Using plone.recipe.codeanalysis for jshint

I'm using this recipe for flake8 checks currently. While my IDE should handle all of the js/css linting, it would be nice to have this as part of gitlab-ci/travis-ci. I have the below in my buildout for jshint.

[code-analysis]
recipe = plone.recipe.codeanalysis
directory = ${buildout:directory}/src
return-status-codes = True
flake8-exclude = openxmllib,Products.OpenXml,scripts,docs,collective.recipe.filestorage
jshint = True
jshint-bin = ${buildout:bin-directory}/jshint
# CSS
csslint = True
csslint-bin = ${buildout:bin-directory}/csslint
# ZPT
zptlint = True
zptlint-bin = ${buildout:bin-directory}/zptlint

[jshint]
recipe = gp.recipe.node
npms = jshint
scripts = jshint

[node]
recipe = gp.recipe.node
npms = csslint jshint jscs tslint
scripts = csslint jshint jscs tslint

When I run bin/code-analysis I get

JSHint.............................[ SKIP ] in 0.687s

Is there supposed to be a binary created for e.g. jshint? Or is that meant to already be created through some other means? After running buildout I do not have a script named jshint in the bin-directory

Was your jshint part for testing? Usually it is enough to have the node part declaration as defined in buildout.plonetest:

[node]
recipe = gp.recipe.node
npms = csslint jshint
scripts = csslint jshint

And yes, the jshint binary should be available. Is your node or jshint part included in the buildout parts?

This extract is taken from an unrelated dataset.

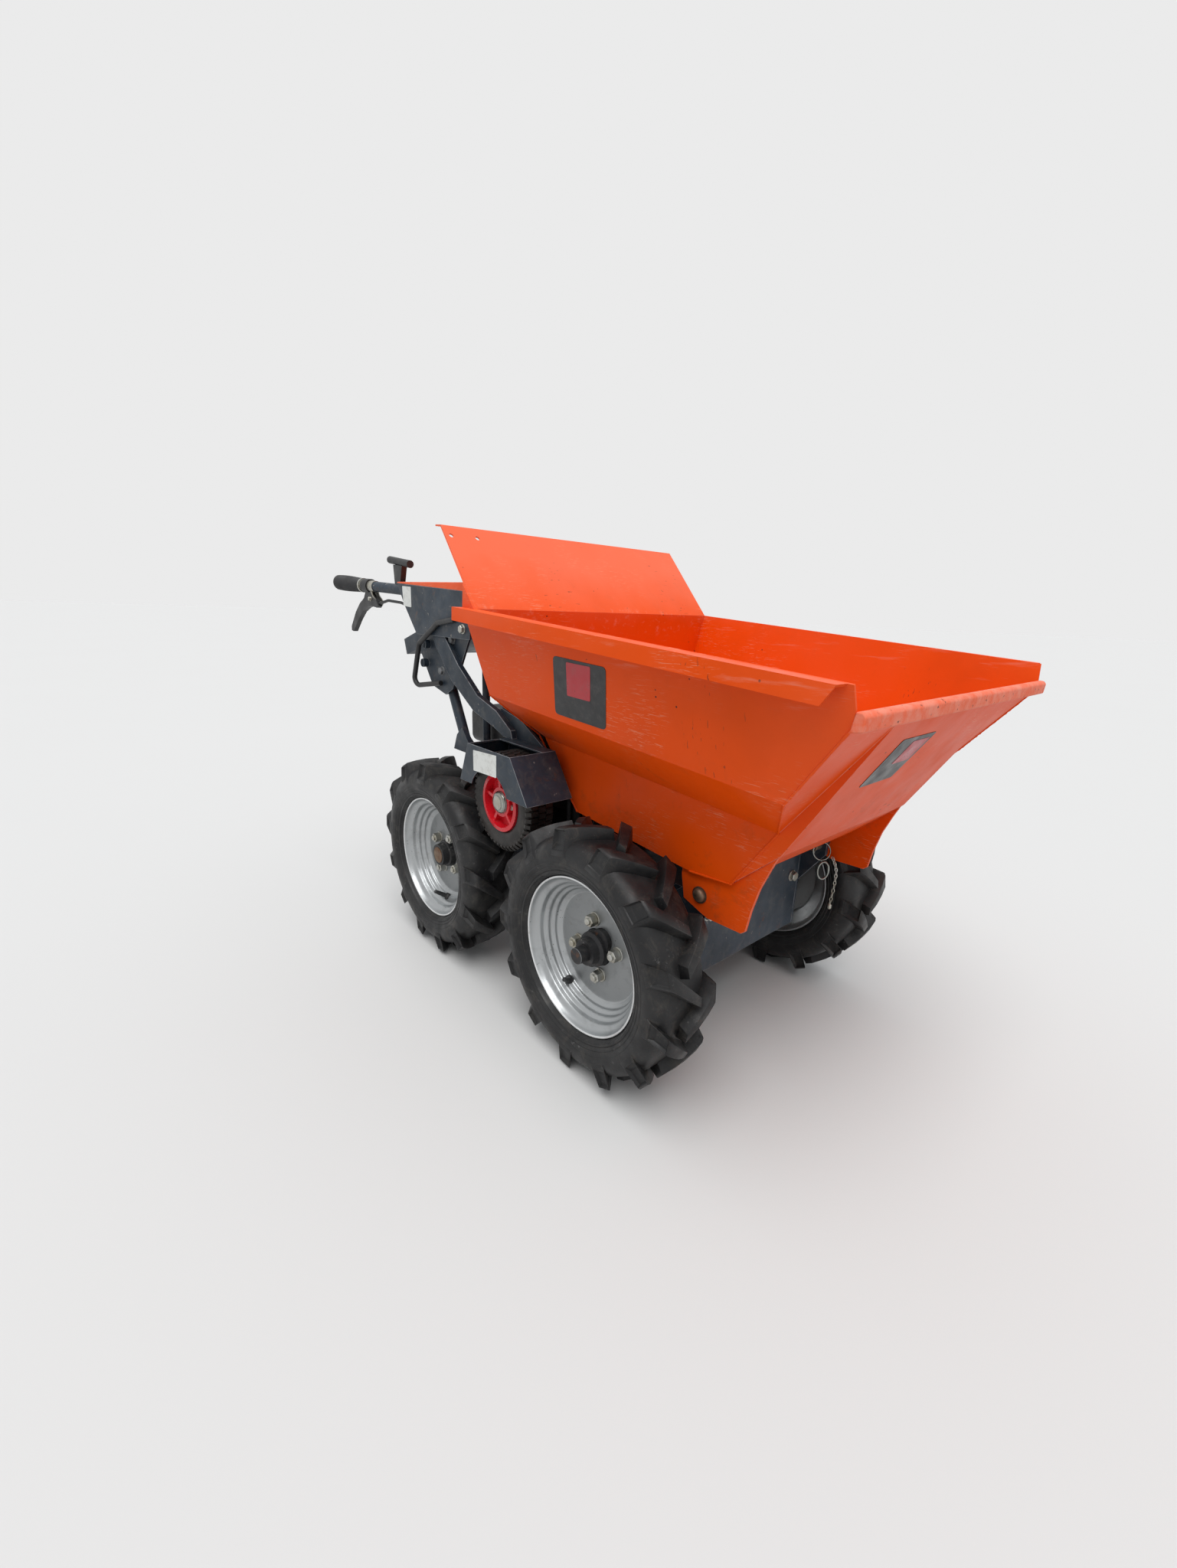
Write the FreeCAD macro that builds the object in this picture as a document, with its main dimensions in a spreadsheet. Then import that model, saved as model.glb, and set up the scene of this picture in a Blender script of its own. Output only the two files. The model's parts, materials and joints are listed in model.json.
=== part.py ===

You either have to install jshint via your system packages/npm/whatever or via buildout (as Thomas already recommended).

Question: Is jshint still a thing in the JS world? I was under the assumption that eslint is the de-facto standard in the JS community (React, Angular, Vue, ...) for years now.

Disclaimer: I wrote p.r.codeanalysis. Though, I personally think that JS code analysis should happen in the node ecosystem. We use husky/lintstaged in Volto and all our internal projects:

There is no way that p.r.codeanlysis can compete with a modern JS toolset. A modern JS linting toolset does everything I always imagined p.r.codeanalysis would be able to do in a bright future (proper pre-commit hooks installation, running lint/tests only on changed code, ecosystem for plugins and extensions, ...).

p.r.codeanalysis is fine for Python-related checks and tooling. Though, we should keep JS stuff out of it IMHO. I will not actively remove the JS stuff from p.r.codeanalysis. If people find it useful they can continue to use it. I would just not recommend it in 2020.

Thanks, I wasn't clear from the docs what needed to be included in the parts section. I had tried including jshint in parts and also installing in npm globally and that did not have any effect. Adding node to the parts section worked (in retrospect, adding jshint through npm probably would have worked if I didn't set jshint-bin to that path).

I mainly mentioned jshint here, but I was also interested in getting csslint and zpt/chameleon lint done through this. How do you feel about those tools in 2020? It looks like csslint requires a lot of exclusions to not be ridiculous and zptlint hasn't been updated in forever so it doesn't work in. Maybe move to Chameleon lint?